(Object modeling scripts)
---------------
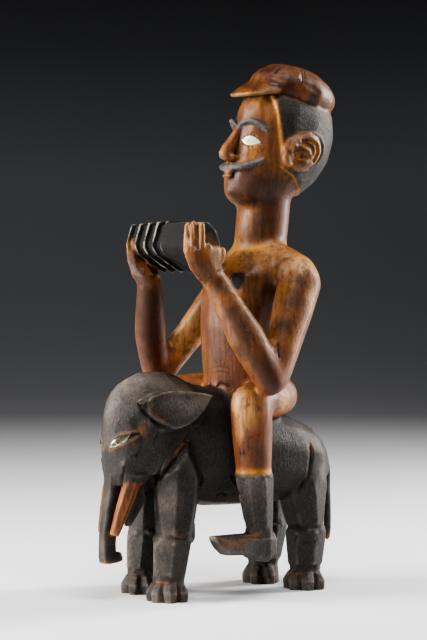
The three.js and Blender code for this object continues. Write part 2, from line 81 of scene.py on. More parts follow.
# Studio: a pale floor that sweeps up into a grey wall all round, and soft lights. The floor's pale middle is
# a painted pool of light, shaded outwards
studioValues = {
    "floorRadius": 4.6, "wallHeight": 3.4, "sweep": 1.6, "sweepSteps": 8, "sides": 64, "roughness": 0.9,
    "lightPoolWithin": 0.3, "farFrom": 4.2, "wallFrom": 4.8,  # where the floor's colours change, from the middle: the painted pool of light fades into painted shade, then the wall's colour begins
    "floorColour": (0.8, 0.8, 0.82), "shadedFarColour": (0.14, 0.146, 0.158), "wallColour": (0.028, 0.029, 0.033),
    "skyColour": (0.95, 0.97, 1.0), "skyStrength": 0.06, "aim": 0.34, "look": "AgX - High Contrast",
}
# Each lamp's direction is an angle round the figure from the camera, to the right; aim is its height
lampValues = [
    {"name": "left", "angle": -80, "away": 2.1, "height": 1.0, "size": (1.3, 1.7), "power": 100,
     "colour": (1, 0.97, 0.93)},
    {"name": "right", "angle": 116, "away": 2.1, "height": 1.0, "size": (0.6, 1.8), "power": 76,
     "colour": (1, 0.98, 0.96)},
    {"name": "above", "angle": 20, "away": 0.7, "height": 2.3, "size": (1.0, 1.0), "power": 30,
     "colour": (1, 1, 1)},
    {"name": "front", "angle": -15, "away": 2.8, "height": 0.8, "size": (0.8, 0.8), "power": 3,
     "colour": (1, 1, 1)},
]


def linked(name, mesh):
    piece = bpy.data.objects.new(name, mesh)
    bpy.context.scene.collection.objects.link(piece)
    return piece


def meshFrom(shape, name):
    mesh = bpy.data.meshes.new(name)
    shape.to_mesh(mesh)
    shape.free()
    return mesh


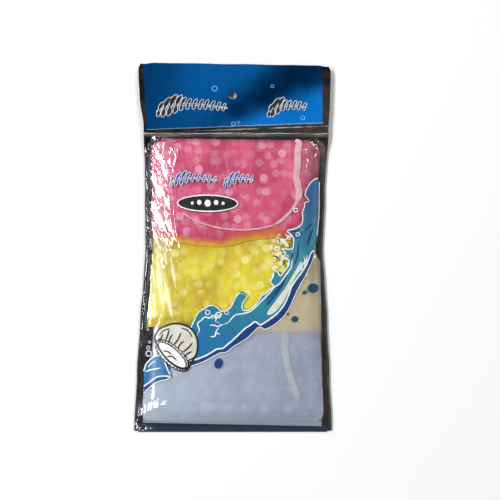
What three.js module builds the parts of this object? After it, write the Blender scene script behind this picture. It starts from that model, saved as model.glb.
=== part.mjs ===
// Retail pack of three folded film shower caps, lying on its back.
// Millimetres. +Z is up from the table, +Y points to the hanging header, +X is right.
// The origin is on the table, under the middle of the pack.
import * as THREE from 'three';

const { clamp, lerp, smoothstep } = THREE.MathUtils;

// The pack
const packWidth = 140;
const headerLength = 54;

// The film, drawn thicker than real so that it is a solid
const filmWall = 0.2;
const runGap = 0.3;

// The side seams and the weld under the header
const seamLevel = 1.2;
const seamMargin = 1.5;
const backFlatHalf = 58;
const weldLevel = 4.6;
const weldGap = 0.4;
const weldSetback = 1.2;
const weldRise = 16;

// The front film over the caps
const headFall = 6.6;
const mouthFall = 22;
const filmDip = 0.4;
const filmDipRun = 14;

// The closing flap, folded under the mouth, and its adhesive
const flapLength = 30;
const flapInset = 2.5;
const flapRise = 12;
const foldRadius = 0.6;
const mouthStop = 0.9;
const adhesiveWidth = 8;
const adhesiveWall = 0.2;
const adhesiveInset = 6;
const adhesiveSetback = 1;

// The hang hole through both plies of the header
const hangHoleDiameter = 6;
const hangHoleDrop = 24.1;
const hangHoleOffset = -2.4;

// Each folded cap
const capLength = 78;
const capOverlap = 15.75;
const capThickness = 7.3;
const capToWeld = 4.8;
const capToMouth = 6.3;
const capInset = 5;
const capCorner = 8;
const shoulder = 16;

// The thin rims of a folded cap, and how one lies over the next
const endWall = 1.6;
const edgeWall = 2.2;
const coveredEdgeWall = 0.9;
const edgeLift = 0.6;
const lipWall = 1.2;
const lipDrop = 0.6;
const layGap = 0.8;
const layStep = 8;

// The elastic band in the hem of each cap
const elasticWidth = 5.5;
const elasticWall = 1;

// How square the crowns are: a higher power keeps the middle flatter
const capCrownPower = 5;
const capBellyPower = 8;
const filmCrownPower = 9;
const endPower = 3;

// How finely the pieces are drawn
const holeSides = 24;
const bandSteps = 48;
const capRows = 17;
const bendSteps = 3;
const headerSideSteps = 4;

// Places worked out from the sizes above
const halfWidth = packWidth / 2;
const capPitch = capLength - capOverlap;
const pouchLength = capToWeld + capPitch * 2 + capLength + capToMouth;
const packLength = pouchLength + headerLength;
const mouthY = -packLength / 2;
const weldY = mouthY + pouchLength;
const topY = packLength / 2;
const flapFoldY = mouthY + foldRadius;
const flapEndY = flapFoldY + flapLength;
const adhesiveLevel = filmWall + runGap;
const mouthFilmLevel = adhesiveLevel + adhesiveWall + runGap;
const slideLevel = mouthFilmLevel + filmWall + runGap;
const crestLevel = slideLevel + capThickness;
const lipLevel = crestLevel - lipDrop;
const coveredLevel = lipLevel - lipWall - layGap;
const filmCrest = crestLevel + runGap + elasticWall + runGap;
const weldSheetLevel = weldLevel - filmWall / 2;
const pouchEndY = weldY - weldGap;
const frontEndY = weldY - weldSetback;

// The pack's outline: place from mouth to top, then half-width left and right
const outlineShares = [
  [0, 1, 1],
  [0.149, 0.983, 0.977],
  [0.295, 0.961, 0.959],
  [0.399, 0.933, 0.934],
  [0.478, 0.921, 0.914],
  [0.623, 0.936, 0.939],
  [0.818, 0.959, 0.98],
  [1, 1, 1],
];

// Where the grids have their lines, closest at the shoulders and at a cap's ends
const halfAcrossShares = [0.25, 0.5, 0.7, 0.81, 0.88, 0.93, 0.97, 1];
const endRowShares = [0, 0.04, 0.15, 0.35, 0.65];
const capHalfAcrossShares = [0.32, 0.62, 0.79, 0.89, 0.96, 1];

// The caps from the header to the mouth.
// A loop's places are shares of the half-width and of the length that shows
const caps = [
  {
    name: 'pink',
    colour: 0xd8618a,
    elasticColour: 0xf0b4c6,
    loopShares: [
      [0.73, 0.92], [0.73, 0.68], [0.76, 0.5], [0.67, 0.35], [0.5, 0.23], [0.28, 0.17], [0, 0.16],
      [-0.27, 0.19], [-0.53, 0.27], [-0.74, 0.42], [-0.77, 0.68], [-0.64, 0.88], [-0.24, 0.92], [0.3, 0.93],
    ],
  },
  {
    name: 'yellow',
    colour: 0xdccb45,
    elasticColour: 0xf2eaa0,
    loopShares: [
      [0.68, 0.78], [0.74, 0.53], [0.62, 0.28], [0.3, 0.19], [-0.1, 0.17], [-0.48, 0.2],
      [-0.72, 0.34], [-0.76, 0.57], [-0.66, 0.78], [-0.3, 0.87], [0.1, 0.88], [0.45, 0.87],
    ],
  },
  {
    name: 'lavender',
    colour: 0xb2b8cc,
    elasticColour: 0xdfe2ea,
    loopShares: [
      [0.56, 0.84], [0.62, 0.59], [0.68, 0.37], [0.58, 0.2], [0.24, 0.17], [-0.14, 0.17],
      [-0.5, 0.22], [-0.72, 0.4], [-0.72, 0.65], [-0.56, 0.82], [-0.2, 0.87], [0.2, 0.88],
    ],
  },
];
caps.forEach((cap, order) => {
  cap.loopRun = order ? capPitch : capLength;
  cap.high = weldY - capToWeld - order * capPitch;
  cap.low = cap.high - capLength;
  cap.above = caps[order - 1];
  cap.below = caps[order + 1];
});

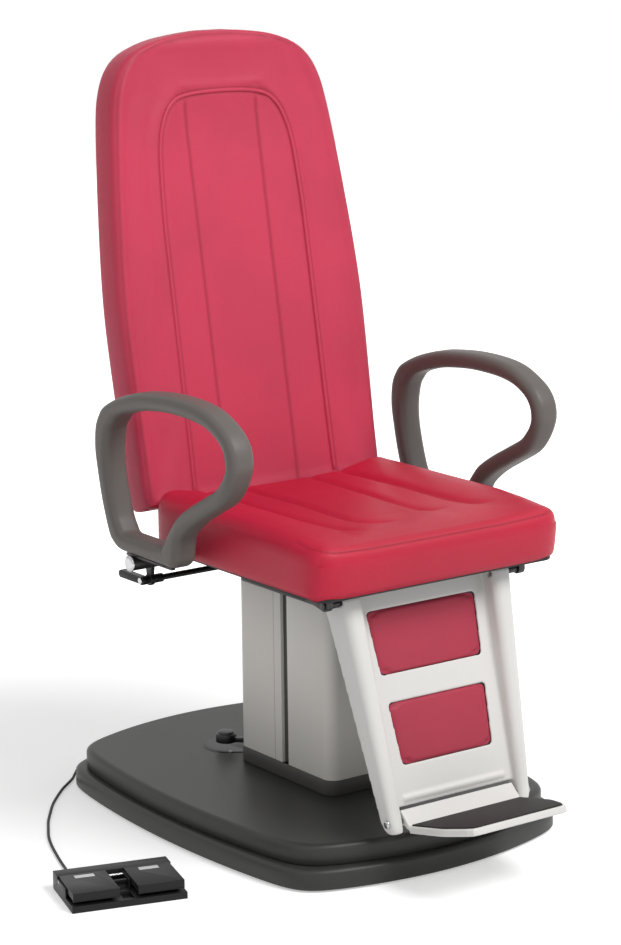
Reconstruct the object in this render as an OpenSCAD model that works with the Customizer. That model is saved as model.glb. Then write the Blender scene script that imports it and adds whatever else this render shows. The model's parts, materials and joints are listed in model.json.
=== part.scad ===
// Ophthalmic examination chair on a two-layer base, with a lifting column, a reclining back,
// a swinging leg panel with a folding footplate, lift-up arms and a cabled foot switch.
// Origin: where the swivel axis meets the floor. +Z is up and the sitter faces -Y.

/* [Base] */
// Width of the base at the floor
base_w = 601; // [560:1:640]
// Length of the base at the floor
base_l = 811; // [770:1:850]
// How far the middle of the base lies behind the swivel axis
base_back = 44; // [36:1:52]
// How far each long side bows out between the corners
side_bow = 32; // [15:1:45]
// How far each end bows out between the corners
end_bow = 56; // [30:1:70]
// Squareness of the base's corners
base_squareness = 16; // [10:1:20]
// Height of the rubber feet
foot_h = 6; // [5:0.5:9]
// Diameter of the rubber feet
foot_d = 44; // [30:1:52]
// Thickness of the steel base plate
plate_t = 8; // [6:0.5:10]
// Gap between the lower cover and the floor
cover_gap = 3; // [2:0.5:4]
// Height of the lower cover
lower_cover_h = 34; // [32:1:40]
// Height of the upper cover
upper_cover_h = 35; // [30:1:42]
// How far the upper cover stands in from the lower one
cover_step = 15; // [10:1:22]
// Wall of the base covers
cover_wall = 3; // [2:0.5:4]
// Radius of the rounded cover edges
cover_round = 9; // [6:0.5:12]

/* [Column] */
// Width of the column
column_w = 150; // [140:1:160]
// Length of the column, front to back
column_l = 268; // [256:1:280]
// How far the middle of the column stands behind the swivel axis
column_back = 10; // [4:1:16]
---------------
Select and copy every line of the material that holds the string "scene".

### [Solution for this problem]
The three.js and Blender code for this object continues. Write part 2, from line 81 of scene.py on. More parts follow.
    bpy.context.scene.collection.objects.link(piece)
What three.js module builds the parts of this object? After it, write the Blender scene script behind this picture. It starts from that model, saved as model.glb.
Reconstruct the object in this render as an OpenSCAD model that works with the Customizer. That model is saved as model.glb. Then write the Blender scene script that imports it and adds whatever else this render shows. The model's parts, materials and joints are listed in model.json.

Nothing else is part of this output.